Krótkoterminowy kontrakt oraz dobra forma aktualnie, mogą sprawić, że Knicks wytransferują Morrisa już tej zimy. Bardzo efektywny i pracowity zawodnik, który rzuca na dużej skuteczności. Oba zespoły z LA są w stanie pozyskać go już w 2020 roku, a warto dodać, że latem zawodnik był już prawie zakontraktowany w Spurs, lecz ostatecznie zmienił decyzję.
Dion Waiters
Miami Heat bardzo chętnie pozbyłoby się Waitersa, który nie zagrał ani minuty w sezonie 2019/20. Wszystko przez jego wybryki pozaboiskowe, którymi się wsławił. Pierw działanie na szkodę zespołu, potem żelki z marihuaną, a na koniec raz jeszcze łamanie praw i zasad panujących w Heat. Takim sposobem na razie jedyna trójka, którą był w stanie zdobyć, to trzy zawieszenia od władz klubu.

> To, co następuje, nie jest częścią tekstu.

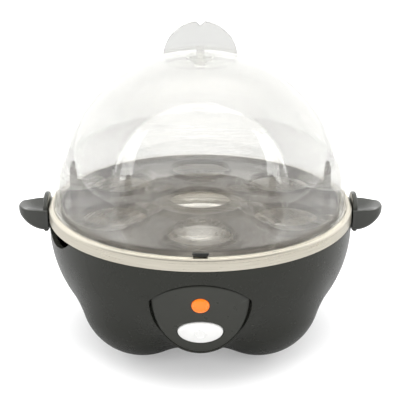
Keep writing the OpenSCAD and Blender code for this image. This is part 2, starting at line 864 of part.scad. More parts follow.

Mimo niskiego kontraktu Waitersa, 12,3 milionów na 1,5 roku, czy znajdzie się zespół, który będzie widział dla niego miejsce w swoim składzie, po tym, jak się zachowywał do tej pory? Jeśli Miami Heat zdecydują się pozbyć zawodnika ze swojej drużyny, to będą musieli wykupić jego kontrakt.
Frank Ntilikina
21-latek, który rozgrywa swój trzeci sezon w NBA, nie może być aktualnie zadowolony ze swojej pozycji w zespole. Mimo że podczas nieobecności Elfrida Paytona (kontuzja) spisywał się dobrze, to po powrocie Paytona stracił znaczną ilość minut na parkiecie. Z ponad 26 minut na spotkanie ograniczono jego grę do 14 minut. Aktualnie Ntilikina zdobywa średnio 5,7 punktu, 2,1 zbiórki oraz 3 asysty na mecz.
Od dłuższego czasu chodzą pogłoski o chęci wytransferowania Ntilikiny, nie z powodu słabej formy, lecz zespoły nadal twierdzą, że może on być pewnym punktem zespołu i dawać dużo zarówno w ofensywie, jak i w obronie. Na jego korzyść wpływa też fakt wcześniej wspomniany, iż ma dopiero 21 lat. Czy znajdą się chętni na zawodnika Knicks?
Andre Iguodala
Zdecydowanie najbardziej wartościowy zawodnik na tej liście, aktualny zawodnik Memphis Grizzlies, który dla swojej nowej drużyny jeszcze nie zagrał. Plotki o tym, gdzie ostatecznie trafi, ciągną się od momentu odejścia z Golden State Warriors.
Zespół Grizzlies chcą znaleźć interesującą opcję transferu dla 3-krotnego mistrza NBA, który w każdej drużynie wnosiłby nie tylko skuteczność, ale przede wszystkim doświadczenie nabyte przez 15 sezonów w NBA. Idealne uzupełnienie dla zespołu, który mierzy w walkę w play-offach.
Wiele doniesień wskazuje na zainteresowanie obu zespołów z Los Angeles, które przodują w walce o podpisanie zawodnika, lecz nie możemy pominąć, że w kręgu zainteresowania Andre Iguodalą znajdują się także Denver Nuggets (gdzie rozegrał sezon 2012/13) oraz Houston Rockets.